Computer viruses have been around for longer than the internet.  The early ones were caught from floppy disks or on university networks.  They were written by malicious idiots, and they did little more than slow down computers and make them misbehave.  Over time, as computers became more connected and more important, the malicious idiots developed new types of virus, including ones that scramble all your files and demand a ransom for their safe return.  But the basic principle remains: viruses slow down your computer and make them misbehave.

It follows logically, then, that if your computer is slow and misbehaving, you might have a virus.  It’s a fair assumption!  But after many years in this job, I’ve only seen three viruses.  Here’s the story of each of them, with useful hints on how to not be the fourth.

Virus #1: The Special Offer

The first virus I saw in the wild was one of those file-scrambling types, usually called ransomware because it comes with a demand for a ransom to get your files unscrambled.  The customer was lucky in that they had hard copies of the few files that were caught, but it still meant lots of typing to reinstate all the data, and they used it as an excuse to upgrade to a new computer so I guess in a sense it was still pretty expensive.  The virus came from an email that someone had opened: an offer of a too-good-to-be-true discount on plane flights.  All it took was some careless clicking and the virus had control of the computer, whereupon it had its wicked way with the files and the result was a big expensive mess.

The lesson from that was twofold.  If the client had kept backups, they would have been able to use them and save a lot of typing.  They did have a backup system in place, but they hadn’t used it recently enough, so it was useless.  So remember that: keep backups regularly.  And second, if they had been a little more careful about this offer of free stuff, they would never have clicked, clicked and clicked again to allow it to run riot.  It took a lot of careless clicking to get from email to download to launching a program!  So that’s the other lesson: don’t click on stuff that you don’t have a reason to trust.

Virus #2: The Faker

A while later I saw what looked like another ransomware attack, but it was a fake.  This time, my client was operating without an anti-virus program, and they clicked on a website with an infected advertisement.  Up popped a message, they clicked it innocently, the computer downloaded a nasty program and they were locked out of the computer.

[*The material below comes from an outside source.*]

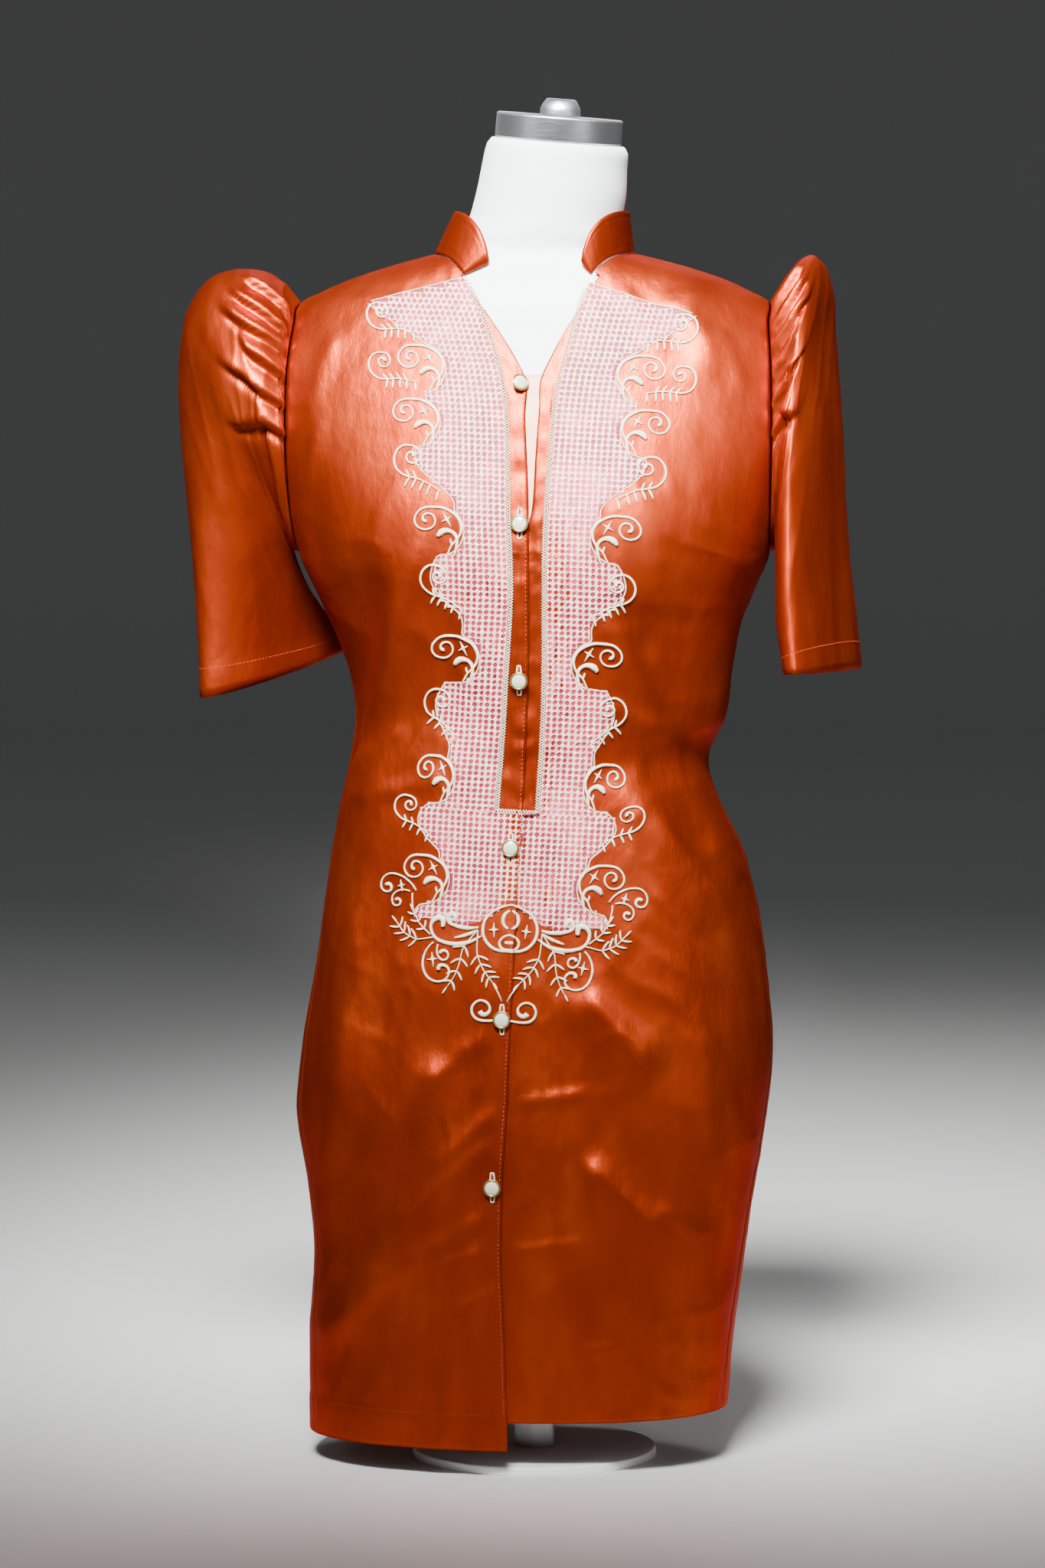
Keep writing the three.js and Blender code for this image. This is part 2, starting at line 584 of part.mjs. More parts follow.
// The stand collar: a band on the neckline, leaning in, with its two front top corners rounded.
function collar() {
  const height = 33;
  const corner = 13;
  const columns = 26;
  const rows = 4;
  const bottomEnd = necklineAngle(V_TOP_Z);
  const topEnd = bottomEnd - rad(7);
  const outer = [];
  const inner = [];
  const place = (share, up, sink) => {
    const turn = mix(mix(bottomEnd, topEnd, up), mix(2 * PI - bottomEnd, 2 * PI - topEnd, up), share);
    const isFront = cos(turn) >= 0;
    const seamAngle = turn > PI ? 2 * PI - turn : turn;
    const foot = isFront ? necklineHeight(seamAngle) : NECK_Z;
    const backShare = isFront ? 0 : abs(cos(turn));
    const footRadius = mix(NECK_RADIUS, 67, backShare * backShare) - 1;
    const fromEnd = min(share, 1 - share) * 440;
    const round = fromEnd < corner ? sqrt(1 - pow(1 - fromEnd / corner, 2)) : 1;
    const tall = height * (1 - (1 - round) * 0.4);
    const radius = mix(footRadius, footRadius - mix(10, 4, backShare), up) - sink;
    const shift = mix(0, 6, up);
    const z = foot + SEAM + 0.2 + tall * up;
    return new THREE.Vector3(shift + radius * sin(turn), -radius * cos(turn) - shift / 2, z);
  };
  for (const up of steps(0, 1, rows)) {
    const shares = steps(0, 1, columns).map((t) => t + 0.35 * (sin(2 * PI * t) / (2 * PI)) * -1);
    outer.push(shares.map((share) => place(share, up, 0)));
    inner.push(shares.map((share) => place(share, up, COLLAR_WALL)));
  }
  return wallGeometry(outer, inner, false);
}

// A shank button: a rimmed dome with a short shank behind it.
function button() {
  const rim = BUTTON_RADIUS;
  const face = BUTTON_THICK;
  const profile = [
    [0, 0],
    [SHANK_RADIUS, 0],
    [SHANK_RADIUS, SHANK_LENGTH],
    [rim - 1, SHANK_LENGTH],
    [rim, SHANK_LENGTH + 0.8],
    [rim, SHANK_LENGTH + 1.8],
    [rim - 0.9, SHANK_LENGTH + 2.3],
    [rim - 1.6, SHANK_LENGTH + 1.8],
    [rim * 0.45, face + 0.6],
    [0, face + 0.9],
  ];
  return new THREE.LatheGeometry(profile.map(([r, h]) => new THREE.Vector2(r, h)), 14);
}

// The torso: sections from the table, then the shoulders just under the dress, then the neck.
function torso() {
  const turns = steps(0, 2 * PI, TORSO_COLUMNS).slice(0, -1);
  const section = (row) =>
    turns.map((turn) => {
      const depth = cos(turn) >= 0 ? row.front : row.back;
      const round = row.round ?? 2;
      const radius = pow(pow(abs(sin(turn)) / row.half, round) + pow(abs(cos(turn)) / depth, round), -1 / round);
      return new THREE.Vector3((row.x ?? 0) + radius * sin(turn), (row.y ?? 0) - radius * cos(turn), row.z);
    });
  const shoulders = steps(SHOULDER_Z - 6, NECK_Z - 1, 7).map((z) =>
    turns.map((turn) => {
      const point = shell(turn, z).addScaledVector(shellNormal(turn, z), -WALL - REST_GAP);
      point.x = THREE.MathUtils.clamp(point.x, -ARM_PLATE_X, ARM_PLATE_X);
      return point;
    }),
  );
  const neck = NECK.map((row) => {
    const lean = smooth((row.z - NECK[0].z) / (NECK.at(-1).z - NECK[0].z));
    return section(row).map((p) => {
      const aside = tan(rad(LEAN_SIDE)) * (p.x - row.x);
      const ahead = tan(rad(LEAN_FRONT)) * (p.y - row.y);
      return p.setZ(p.z + lean * (ahead - aside));
    });
  });
  return stackGeometry([...TORSO.map(section), ...shoulders, ...neck]);
}

function latheSolid(profile, segments) {
  return new THREE.LatheGeometry(profile.map(([r, h]) => new THREE.Vector2(r, h)), segments);
}

function neckCap() {
  return latheSolid(
    [
      [0, 0],
      [CAP_RADIUS, 0],
      [CAP_RADIUS, CAP_HEIGHT - 2],
      [CAP_RADIUS - 2, CAP_HEIGHT],
      [0, CAP_HEIGHT],
    ],
    32,
  );
}

function capKnob() {
  return latheSolid(
    [
      [0, 0],
      [KNOB_RADIUS, 0],
      [KNOB_RADIUS, KNOB_HEIGHT * 0.35],
      [KNOB_RADIUS * 0.8, KNOB_HEIGHT * 0.85],
      [KNOB_RADIUS * 0.6, KNOB_HEIGHT],
      [0, KNOB_HEIGHT],
    ],
    KNOB_FACETS,
  );
}

function basePlate() {
  return latheSolid(
    [
      [0, 0],
      [BASE_RADIUS, 0],
      [BASE_RADIUS, BASE_THICK - 2],
      [BASE_RADIUS - 2, BASE_THICK],
      [0, BASE_THICK],
    ],
    48,
  );
}

const satin = new THREE.MeshStandardMaterial({ color: 0xc4491a, roughness: 0.42, metalness: 0.15 });
const sheer = new THREE.MeshStandardMaterial({ color: 0xf0a27c, roughness: 0.5, metalness: 0 });
const pearl = new THREE.MeshStandardMaterial({ color: 0xece9d8, roughness: 0.25, metalness: 0.1 });
const jersey = new THREE.MeshStandardMaterial({ color: 0xe4eeec, roughness: 0.85, metalness: 0 });
const aluminium = new THREE.MeshStandardMaterial({ color: 0xa9b0b4, roughness: 0.35, metalness: 0.9 });
const steel = new THREE.MeshStandardMaterial({ color: 0x8c9093, roughness: 0.4, metalness: 0.9 });
const paint = new THREE.MeshStandardMaterial({ color: 0xe6e6e3, roughness: 0.5, metalness: 0 });

const part = new THREE.Group();
const dressed = new THREE.Group();
dressed.position.z = LIFT;
part.add(dressed);

function add(name, geometry, material, parent = dressed) {
  const mesh = new THREE.Mesh(geometry, material);
  mesh.name = name;
  parent.add(mesh);
  return mesh;
}

// Cloth
add("front_right", frontPanel("right", RIGHT_EDGE, RIGHT_HEM_Z, lapLift), satin);
add("front_left", frontPanel("left", LEFT_EDGE, LEFT_HEM_Z, () => 0), satin);
add("back", backPanel(), satin);
add("underlap", underlap(), sheer);
add("sleeve_right", sleeve("right", RIGHT_SLEEVE), satin);
add("sleeve_left", sleeve("left", LEFT_SLEEVE), satin);
add("collar", collar(), satin);

// Buttons stand square on the right front.
BUTTONS.forEach(({ x, z }, i) => {
  const angle = angleAtX(x, z);
  const mesh = add(`button_${i + 1}`, button(), pearl);
  mesh.position.copy(skin(angle, z, lapLift(x, z) + SEAM));
  mesh.quaternion.setFromUnitVectors(new THREE.Vector3(0, 1, 0), shellNormal(angle, z));
});

// The form, and the cap that follows the lean of its neck.
add("form_torso", torso(), jersey);
const neckTop = NECK.at(-1);
const head = new THREE.Group();
head.position.set(neckTop.x, neckTop.y, neckTop.z + SEAM);
head.rotation.set(rad(LEAN_FRONT), rad(LEAN_SIDE), 0);
dressed.add(head);
const upright = rad(90);
add("neck_cap", neckCap(), aluminium, head).rotation.x = upright;
const knob = add("cap_knob", capKnob(), aluminium, head);
knob.rotation.x = upright;
knob.position.z = CAP_HEIGHT + SEAM;

// The stand
const poleLength = TORSO[0].z + LIFT - BASE_THICK - 2 * SEAM;
const pole = add("pole", new THREE.CylinderGeometry(POLE_RADIUS, POLE_RADIUS, poleLength, 24), steel, part);
pole.rotation.x = upright;
pole.position.z = BASE_THICK + SEAM + poleLength / 2;
add("base_plate", basePlate(), paint, part).rotation.x = upright;

export default part;
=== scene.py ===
"""A barong dress of orange satin organza on a limbless dress form.

Lengths are in millimetres and turned into metres as each mesh is made. Heights are the CAD tables'.
The front faces -Y. Right and left are the wearer's: the right front is at -X and laps over the left.
"""

import bpy
import numpy as np
from mathutils import Matrix, Vector


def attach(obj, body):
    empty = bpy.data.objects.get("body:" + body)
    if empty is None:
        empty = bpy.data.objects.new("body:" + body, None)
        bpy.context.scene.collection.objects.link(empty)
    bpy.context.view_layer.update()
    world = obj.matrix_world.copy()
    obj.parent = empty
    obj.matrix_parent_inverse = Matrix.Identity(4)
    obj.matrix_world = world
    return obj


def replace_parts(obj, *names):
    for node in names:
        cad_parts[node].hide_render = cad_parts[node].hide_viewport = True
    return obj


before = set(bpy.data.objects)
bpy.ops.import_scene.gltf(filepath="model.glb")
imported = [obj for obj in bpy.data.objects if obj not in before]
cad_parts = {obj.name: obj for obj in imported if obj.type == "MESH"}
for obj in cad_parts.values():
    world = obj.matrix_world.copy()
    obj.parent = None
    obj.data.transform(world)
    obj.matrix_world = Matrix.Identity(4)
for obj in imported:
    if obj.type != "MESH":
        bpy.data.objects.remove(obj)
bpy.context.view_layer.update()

MM = 0.001
LIFT = 30  # the tables' zero level above the floor
SIGN = {"right": -1, "left": 1}


def table(names, rows):
    """A short table, as one array for each named column."""
    return {name: np.array([row[i] for row in rows], float) for i, name in enumerate(names.split())}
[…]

Something about the scary ransom demand looked a bit off, though, so I investigated and found out the truth: rather than scrambling all my client’s files, this particular virus just denied access to them, replacing the usual desktop and Start Menu with a big message box.  I overrode the message box and found the program that was causing the problem, and all the files were safe!

Then I installed an anti-virus and an ad blocker, two useful tools that nobody should be without.  The lesson is: let the computer protect you from the nasties.

Virus #3: The Real Deal

I was beginning to think ransomware was the only kind of virus anyone got any more, until another client taught me otherwise.  This was a typical situation: slow computer, misbehaving programs. Of course, I checked all the other potential causes, but the memory and disk space were OK and the internet connection was no worse than usual. But then the client mentioned that her grandson had been using the computer to download some music, so I checked what had actually been downloaded, and there it was: a dodgy “media player” that was well known for installing other even dodgier programs — including, as it happened, three nasty little viruses.

I did a thorough job of cleaning it up, made sure the anti-virus software was working, and advised my client to keep an eye on her grandson in future. I also made sure that he could only log in to a restricted account on the computer — one that could play games and look at the web but could not install any other programs.  That’s the lesson: don’t let people use your computer in “Administrator” mode.  It sounds complicated, but setting up and using separate accounts for each person is a good practice, and cheaper than calling me out to delouse the computer every time someone does something silly.

So what have we learned?

Those tales are pretty rare.  The vast majority of computer problems are caused by slow internet, insufficient memory and occasional hardware failure. Viruses, even ransomware, don’t come around all that often.  But you can turn “rare” into “never” by following the lessons: be careful, even a little paranoid; arrange things so that the computer protects you as much as possible; and make some simple changes to how you use your computer so that nasties can’t bite you.  As always, I’m available to help you work that all out.